Jika puisi yang di pulau Jawa terdiri dari 20 suku kata, puisi (aksara) yang berkembang di Bali hanya berjumlah 18 suku kata. Ada penghilangan dan pengurangan suku kata Dha (aksara da madu) dan Tha (aksara ta latik) serta perubahan susunan suku kata pada bait ke tiga dan ke empat. Secara keseluruhan bunyi puisi itu menjadi :
Hana caraka
Data sawala
Magabanga
Pajayanya
Dengan adanya pengurangan suku kata
dan perubahan susunan pada bait ke 3 dan ke 4, maka perbahan makna pun terjadi.
Hana
caraka : Ada
tempat (caraka, ceraken) jauh didalam relung hati manusia
Data
sawala : Yang bisa memberi pencerahan (Sawala = surat, kabar gembira,
ajaran)Magabanga : Terbukalah gerbang – bagi yang telah menemukan dan tahu tempat itu
Pajayanya : Kejayaannya.
Jadi
bisa diartikan :
“Ada tempat jauh didalam relung hati manusia, yang mana
bisa memberi pencerahan.
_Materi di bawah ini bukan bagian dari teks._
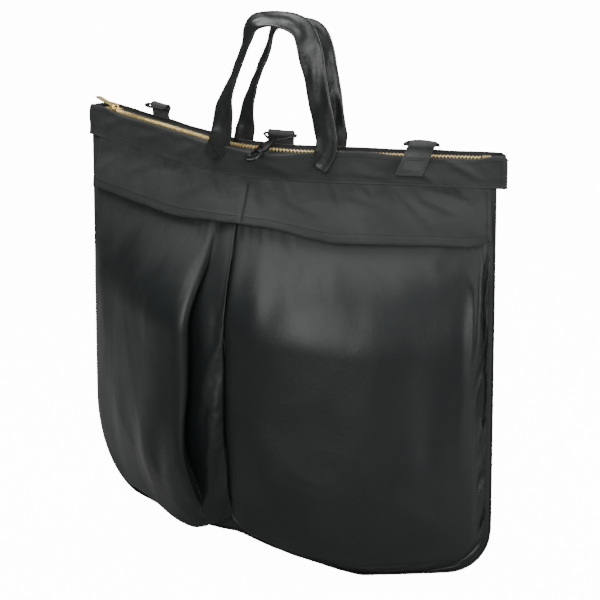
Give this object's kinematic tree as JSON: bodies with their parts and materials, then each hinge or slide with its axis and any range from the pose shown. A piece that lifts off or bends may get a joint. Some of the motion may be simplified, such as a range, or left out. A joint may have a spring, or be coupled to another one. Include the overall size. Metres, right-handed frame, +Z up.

Dan bagi dia yang telah menemukan tempat itu,
maka terbukalah gerbang kejayaanya”.
Sebuah
pesan yang mengajak manusia untuk melihat ke dalam diri dan bersifat esoterik.
Berbeda dengan pesan yang disampaikan pada puisi yang berkembang di tanah Jawa.
4. DHA
THA
Sedangkan penghilangan suku kata Dha
dan Tha (aksara Da madu dan Ta latik), saya pribadi hanya berspekulasi. Dhatha
artinya anugerah. Dewa dhatha artinya anugerah dari dewa. Sesuatu yang tidak
nyata. Kemungkinan para suci mengeluarkan suku kata itu agar orang Bali tidak
terlalu berharap terhadap anugerah, tetapi bersikap pragmatis namun rasional,
yaitu mengambil tindakan nyata. Sehingga ada istilah “De ngitungang
dhatha-dhatha, lakar sing ade ape” (jangan menunggu anugerah, karena tidak akan
pernah terjadi, jika tidak mengambil kerja yang nyata).
Apa
yang saya paparkan hanyalah sebuah perenungan dan pergolakan pikiran. Mencoba
untuk mencari dan mengupas pesan-pesan yang disampaikan oleh para leluhur
secara lebih mendalam maupun lebih luas. Mengenai kebenaran sejarah, tentu
perlu dibuktikan lagi. Tapi paling tidak, kita bisa mengambil pembelajaran dari
pesan yang coba di sampaikan. Selebihnya kami persilahkan sidang pembaca yang
menilai dengan wiwekanya masing-masing.